Context leaks are subtle. If you forget to pass ctx to a database query, the query runs until timeout or completion, even if the parent cancelled. The goroutine holds a connection. Over time, connections exhaust. The server stops accepting requests. The fix is to pass ctx everywhere. Use ctx for any operation that might block.
Closing a channel twice panics. close(errChan) must happen exactly once. If two goroutines try to close the same channel, you get panic: close of closed channel. Use the go func() { wg.Wait(); close(ch) }() pattern to ensure a single closer. The WaitGroup guarantees only one goroutine reaches the close call.
A leaked goroutine is a silent memory leak. Track every spawn.
Choosing the right tool
Use a sync.WaitGroup when you need to wait for a fixed set of goroutines to finish and you don't need to collect their results.
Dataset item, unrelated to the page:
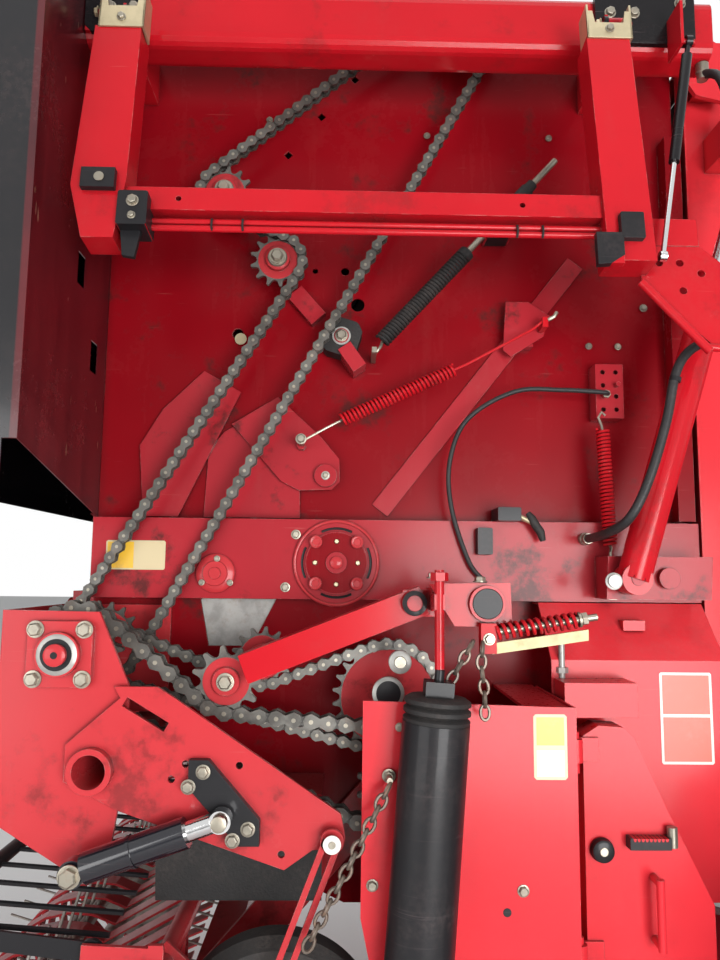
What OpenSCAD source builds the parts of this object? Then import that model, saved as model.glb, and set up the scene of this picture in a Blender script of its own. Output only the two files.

Use a buffered channel when you need to collect results or errors from multiple goroutines and handle them in the parent. Use golang.org/x/sync/errgroup when you want structured concurrency with automatic error propagation and cancellation on the first error. Use sequential code when the operations are fast or dependent on each other, avoiding the complexity of concurrency entirely. Use a context.Context with a timeout when the operation must complete within a specific duration, regardless of the children's progress.
Concurrency adds complexity. Only pay the cost when it buys you speed or responsiveness.